Perversely, Europe and its associated pitfalls are increasingly seen as a bigger potential problem for the club than relegation. Freiburg, last year's surprise package, lost half their starting XI before the season and have paid a huge price for competing in the Europa League. Christian Streich's men have spent most of the season in the relegation zone and still look like they might be going down.
There's also an acute danger that Weinzierl might be poached. He renewed his contract until 2017 in the winter but there were enquiries from Bremen and Frankfurt. Another big job is bound to be become available again in the summer.

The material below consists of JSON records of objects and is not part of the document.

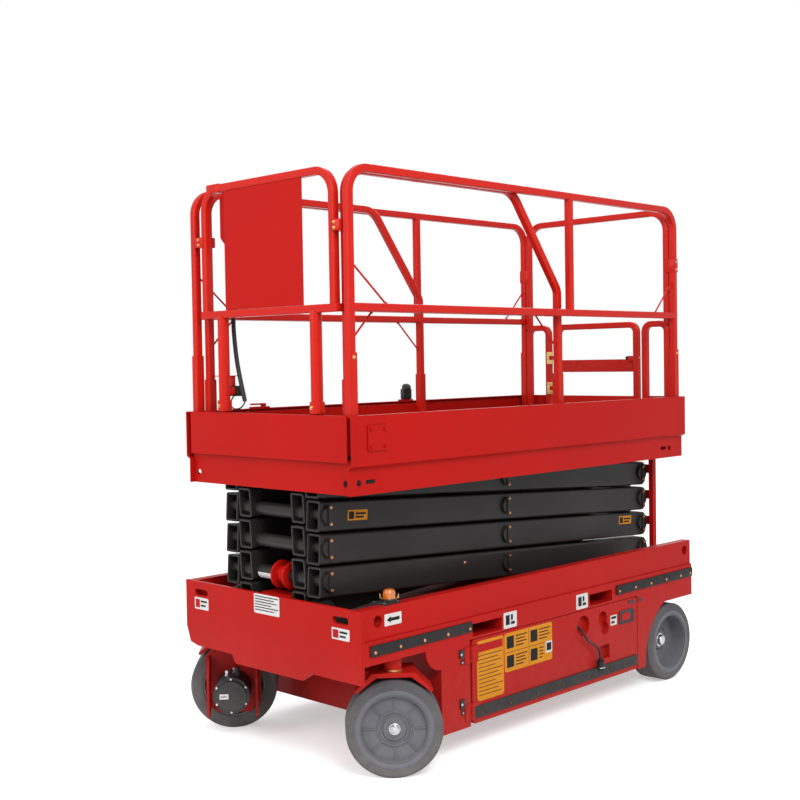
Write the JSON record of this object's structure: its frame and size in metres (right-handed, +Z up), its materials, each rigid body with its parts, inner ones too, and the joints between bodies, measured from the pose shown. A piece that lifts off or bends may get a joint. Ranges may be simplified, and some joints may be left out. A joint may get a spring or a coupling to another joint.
{
  "type": "electric scissor lift",
  "caption": "Self-propelled scissor lift with a stacked arm pack, guard rails, an entry gate, a sliding deck extension, swing-out side trays and steered solid wheels.",
  "frame": {"origin": "on the floor under the middle of the machine", "axes": "+X forward to the steered end, +Y to the machine's left side, +Z up"},
  "size_m": [2.342, 1.3372, 2.368],
  "materials": {
    "red_paint": "glossy paint",
    "black_paint": "satin paint",
    "black_steel": "semi-gloss paint",
    "grey_paint": "satin paint",
    "grey_tyre": "solid non-marking rubber",
    "black_rubber": "matte",
    "black_plastic": "matte",
    "amber_plastic": "clear amber",
    "chrome_rod": "polished",
    "gold_zinc": "yellow zinc plate"
  },
  "bodies": {
    "chassis": {"chassis_frame": "red_paint", "front_panel": "red_paint", "slide_tracks": "black_paint", "beacon_base": "black_plastic", "beacon_dome": "amber_plastic", "ladder": "red_paint", "front_cover": "red_paint"},
    "steer_left": {"yoke_left": "red_paint", "drive_motor_left": "black_steel"},
    "steer_right": {"yoke_right": "red_paint", "drive_motor_right": "black_steel"},
    "wheel_front_left": {"tyre_front_left": "grey_tyre", "rim_front_left": "grey_paint"},
    "wheel_front_right": {"tyre_front_right": "grey_tyre", "rim_front_right": "grey_paint"},
    "wheel_rear_left": {"tyre_rear_left": "grey_tyre", "rim_rear_left": "grey_paint"},
    "wheel_rear_right": {"tyre_rear_right": "grey_tyre", "rim_rear_right": "grey_paint"},
    "tie_rod": {"tie_rod": "black_steel"},
    "steer_barrel": {"steer_barrel": "black_steel"},
    "steer_rod": {"steer_rod": "chrome_rod"},
    "door_left": {"door_left": "red_paint", "battery_pack": "black_plastic", "charger_lead": "black_rubber", "charger_plug": "black_rubber"},
    "door_right": {"door_right": "red_paint", "hydraulic_unit": "black_steel"},
    "outer_1": {"outer_arms_1": "black_paint"},
    "inner_1": {"inner_arms_1": "black_paint", "cross_tubes_1": "black_paint"},
    "outer_2": {"outer_arms_2": "black_paint"},
    "inner_2": {"inner_arms_2": "black_paint", "cross_tubes_2": "black_paint", "tube_collar": "red_paint"},
    "outer_3": {"outer_arms_3": "black_paint"},
    "inner_3": {"inner_arms_3": "black_paint", "cross_tubes_3": "black_paint"},
    "outer_4": {"outer_arms_4": "black_paint"},
    "inner_4": {"inner_arms_4": "black_paint", "cross_tubes_4": "black_paint"},
    "platform": {"platform_deck": "red_paint", "platform_skirt": "red_paint", "rail_left": "red_paint", "rail_right": "red_paint", "rail_rear": "red_paint", "gate_hinge_leaves": "gold_zinc"},
    "gate": {"gate": "red_paint"},
    "extension": {"extension_deck": "red_paint", "extension_rail_left": "red_paint", "extension_rail_right": "red_paint", "extension_rail_front": "red_paint", "cover_panel": "red_paint", "control_box": "red_paint", "conduit": "black_plastic", "control_cable": "black_rubber"},
    "lift_barrel": {"lift_barrel": "black_steel"},
    "lift_rod": {"lift_rod": "chrome_rod"}
  },
  "joints": [
    {"name": "lift", "type": "hinge", "parent": "chassis", "child": "outer_1", "pos_m": [-1.105, 0, 0.62], "axis": [0, -1, 0], "range_deg": [0, 52.3]},
    {"name": "scissor_1", "type": "hinge", "parent": "outer_1", "child": "inner_1", "pos_m": [-0.00695, 0, 0.6855], "axis": [0, -1, 0], "range_deg": [-106, 1]},
    {"name": "rear_pin_1", "type": "hinge", "parent": "inner_1", "child": "outer_2", "pos_m": [-1.105, 0, 0.751], "axis": [0, -1, 0], "range_deg": [-1, 106]},
    {"name": "scissor_2", "type": "hinge", "parent": "outer_2", "child": "inner_2", "pos_m": [-0.00695, 0, 0.8165], "axis": [0, -1, 0], "range_deg": [-106, 1]},
    {"name": "rear_pin_2", "type": "hinge", "parent": "inner_2", "child": "outer_3", "pos_m": [-1.105, 0, 0.882], "axis": [0, -1, 0], "range_deg": [-1, 106]},
    {"name": "scissor_3", "type": "hinge", "parent": "outer_3", "child": "inner_3", "pos_m": [-0.00695, 0, 0.9475], "axis": [0, -1, 0], "range_deg": [-106, 1]},
    {"name": "rear_pin_3", "type": "hinge", "parent": "inner_3", "child": "outer_4", "pos_m": [-1.105, 0, 1.013], "axis": [0, -1, 0], "range_deg": [-1, 106]},
    {"name": "scissor_4", "type": "hinge", "parent": "outer_4", "child": "inner_4", "pos_m": [-0.00695, 0, 1.0785], "axis": [0, -1, 0], "range_deg": [-106, 1]},
    {"name": "platform_level", "type": "hinge", "parent": "inner_4", "child": "platform", "pos_m": [-1.105, 0, 1.144], "axis": [0, -1, 0], "range_deg": [-1, 54]},
    {"name": "lift_barrel_swing", "type": "hinge", "parent": "inner_1", "child": "lift_barrel", "pos_m": [0.98129, 0, 0.62655], "axis": [0, -1, 0], "range_deg": [-15, 1]},
    {"name": "lift_rod_stroke", "type": "slide", "parent": "lift_barrel", "child": "lift_rod", "axis": [-0.9917, 0, 0.1287], "range_m": [-0.01, 1.662]},
    {"name": "steer_left", "type": "hinge", "parent": "chassis", "child": "steer_left", "pos_m": [0.95, 0.5, 0.43], "axis": [0, 0, 1], "range_deg": [0, 84]},
    {"name": "steer_right", "type": "hinge", "parent": "chassis", "child": "steer_right", "pos_m": [0.95, -0.5, 0.43], "axis": [0, 0, 1], "range_deg": [-1, 85]},
    {"name": "tie_rod_swing", "type": "hinge", "parent": "steer_left", "child": "tie_rod", "pos_m": [1.02988, 0.39443, 0.42], "axis": [0, 0, 1], "range_deg": [-90, 1]},
    {"name": "steer_barrel_swing", "type": "hinge", "parent": "chassis", "child": "steer_barrel", "pos_m": [0.86, 0.06, 0.42], "axis": [0, 0, 1], "range_deg": [-5, 1]},
    {"name": "steer_rod_stroke", "type": "slide", "parent": "steer_barrel", "child": "steer_rod", "axis": [0.0305, -0.9995, 0], "range_m": [-0.005, 0.17]},
    {"name": "spin_front_left", "type": "hinge", "parent": "steer_left", "child": "wheel_front_left", "pos_m": [0.95, 0.5, 0.1905], "axis": [0.6691, 0.7431, 0], "continuous": true},
    {"name": "spin_front_right", "type": "hinge", "parent": "steer_right", "child": "wheel_front_right", "pos_m": [0.95, -0.5, 0.1905], "axis": [0.6691, 0.7431, 0], "continuous": true},
    {"name": "spin_rear_left", "type": "hinge", "parent": "chassis", "child": "wheel_rear_left", "pos_m": [-0.965, 0.489, 0.1905], "axis": [0, 1, 0], "continuous": true},
    {"name": "spin_rear_right", "type": "hinge", "parent": "chassis", "child": "wheel_rear_right", "pos_m": [-0.965, -0.489, 0.1905], "axis": [0, 1, 0], "continuous": true},
    {"name": "door_left", "type": "hinge", "parent": "chassis", "child": "door_left", "pos_m": [0.547, 0.557, 0.29], "axis": [0, 0, -1], "range_deg": [0, 90]},
    {"name": "door_right", "type": "hinge", "parent": "chassis", "child": "door_right", "pos_m": [0.547, -0.557, 0.29], "axis": [0, 0, 1], "range_deg": [0, 90]},
    {"name": "extension_slide", "type": "slide", "parent": "platform", "child": "extension", "axis": [1, 0, 0], "range_m": [0, 0.9]},
    {"name": "gate", "type": "hinge", "parent": "platform", "child": "gate", "pos_m": [-1.114, -0.28, 1.5], "axis": [0, 0, -1], "range_deg": [0, 90]}
  ],
  "couplings": [
    {"joint": "scissor_1", "follows": "lift", "ratio": -2},
    {"joint": "rear_pin_1", "follows": "lift", "ratio": 2},
    {"joint": "scissor_2", "follows": "lift", "ratio": -2},
    {"joint": "rear_pin_2", "follows": "lift", "ratio": 2},
    {"joint": "scissor_3", "follows": "lift", "ratio": -2},
    {"joint": "rear_pin_3", "follows": "lift", "ratio": 2},
    {"joint": "scissor_4", "follows": "lift", "ratio": -2},
    {"joint": "platform_level", "follows": "lift", "ratio": 1},
    {"joint": "lift_barrel_swing", "follows": "lift", "ratio": -0.24683},
    {"joint": "lift_rod_stroke", "follows": "lift", "m_per_rad": 1.7984},
    {"joint": "steer_right", "follows": "steer_left", "ratio": 1},
    {"joint": "tie_rod_swing", "follows": "steer_left", "ratio": -1.0474},
    {"joint": "steer_barrel_swing", "follows": "steer_left", "ratio": -0.034534},
    {"joint": "steer_rod_stroke", "follows": "steer_left", "m_per_rad": 0.10948}
  ]
}
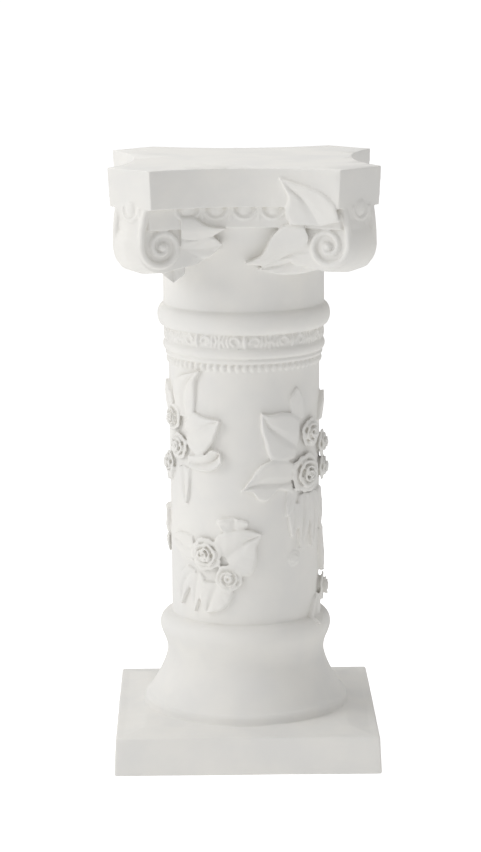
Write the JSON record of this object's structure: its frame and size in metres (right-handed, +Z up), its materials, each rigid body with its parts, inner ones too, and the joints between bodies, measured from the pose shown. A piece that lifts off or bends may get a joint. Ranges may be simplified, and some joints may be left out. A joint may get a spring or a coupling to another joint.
{
  "type": "column pedestal",
  "caption": "Free-standing cast column pedestal with a square plinth, turned shaft with rose sprays, beaded and scrolled bands, corner-scroll capital and a flat top slab with hollow sides.",
  "frame": {"origin": "middle of the plinth's flat underside, on the floor", "axes": "+Z up along the column, -Y towards the front that the picture shows, +X to the viewer's right"},
  "size_m": [0.31, 0.31, 0.7],
  "materials": {
    "cast_plaster": "matt off-white cast plaster or resin, with a faint olive-beige wash in the hollows"
  },
  "bodies": {
    "root": {"column_pedestal": "cast_plaster"}
  },
  "joints": []
}
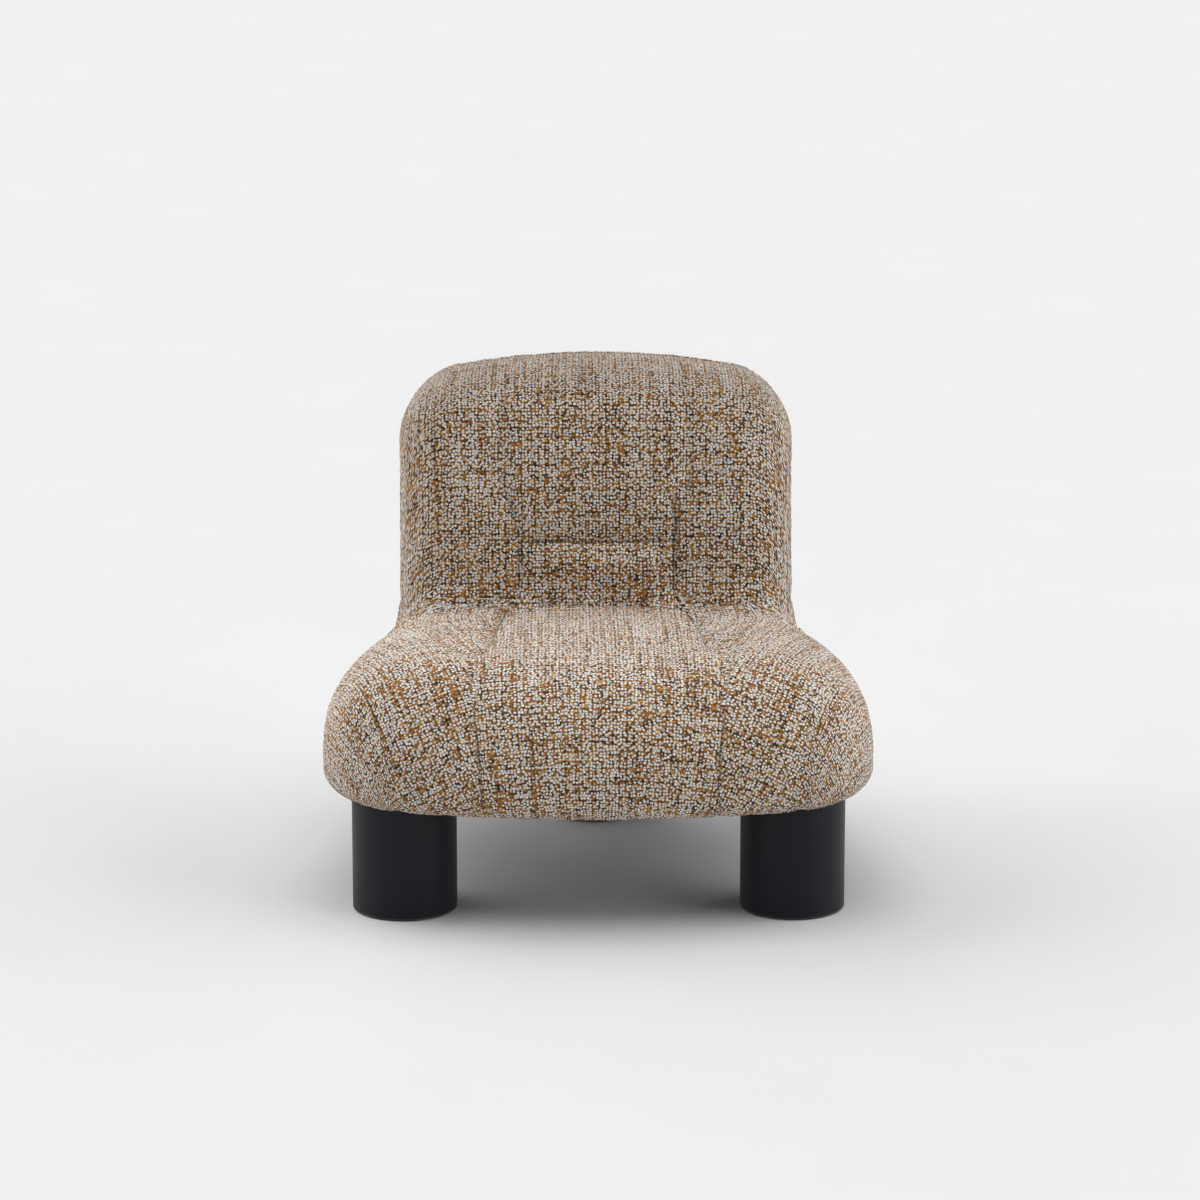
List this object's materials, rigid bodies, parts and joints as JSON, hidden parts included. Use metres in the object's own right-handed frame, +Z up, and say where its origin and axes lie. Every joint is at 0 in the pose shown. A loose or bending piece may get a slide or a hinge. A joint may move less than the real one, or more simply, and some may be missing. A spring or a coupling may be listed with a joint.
{
  "type": "low armchair",
  "caption": "Low armless lounge chair: a wide puffed seat flowing into a narrower rounded back, in chunky tweed, on fat round black legs.",
  "frame": {"origin": "on the floor, under the middle of the chair's bounding box", "axes": "+X to the sitter's left, +Y to the rear, +Z up; the chair is symmetric about the plane x = 0"},
  "size_m": [0.79, 0.728, 0.707],
  "materials": {
    "woven_cover": "heavy melange weave of off-white, ochre and dark brown yarns",
    "dust_cloth": "thin black non-woven",
    "foam": "open-cell foam",
    "frame_steel": "grey primer",
    "plug_plastic": "moulded black",
    "webbing": "elastic webbing",
    "leg_paint": "matt black powder coat",
    "cap_plastic": "moulded black",
    "felt": "pressed felt",
    "fasteners": "zinc plated"
  },
  "bodies": {
    "root": {"cover_seat_centre": "woven_cover", "cover_side_left": "woven_cover", "cover_side_right": "woven_cover", "cover_inside_back": "woven_cover", "cover_outside_back": "woven_cover", "dust_cover": "dust_cloth", "seat_foam": "foam", "back_foam": "foam", "front_rail": "frame_steel", "rear_rail": "frame_steel", "hoop_rail": "frame_steel", "side_rail_left": "frame_steel", "side_rail_right": "frame_steel", "rail_plugs": "plug_plastic", "back_hoop": "frame_steel", "hoop_brace": "frame_steel", "hoop_gussets": "frame_steel", "seat_webbing": "webbing", "back_webbing": "webbing", "mounting_plate_left": "frame_steel", "mounting_plate_right": "frame_steel", "mounting_plate_rear": "frame_steel", "leg_left": "leg_paint", "leg_right": "leg_paint", "leg_rear": "leg_paint", "base_cap_left": "cap_plastic", "base_cap_right": "cap_plastic", "base_cap_rear": "cap_plastic", "felt_pad_left": "felt", "felt_pad_right": "felt", "felt_pad_rear": "felt", "leg_washers": "fasteners", "leg_nuts": "fasteners"}
  },
  "joints": []
}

"I believe the work he does, with such modest means at his disposal, should be considered more impressive than Pep Guardiola's [at Bayern]," said Augsburg CEO Peter Bircks. That might be true but what such statements will only increase the danger that Weinzierl will soon outgrow the Swabian club. "We have to slowly increase our budget and become an established Bundesliga side," said Reuter, but that's easier said than done.
Also, the cautious attitude from Seinsch and Bundesliga regulations make it difficult for clubs to increase their financial power quickly. As relative novices, Augsburg are at a particular disadvantage due their geographical location: the town is sandwiched by Munich and Stuttgart.
Maybe it's best to follow Weinzierl’s advice, who has cautioned that everybody connected to the club should enjoy the present without worrying too much about the future. "We're on a run and we'll just want to let it continue as long as possible."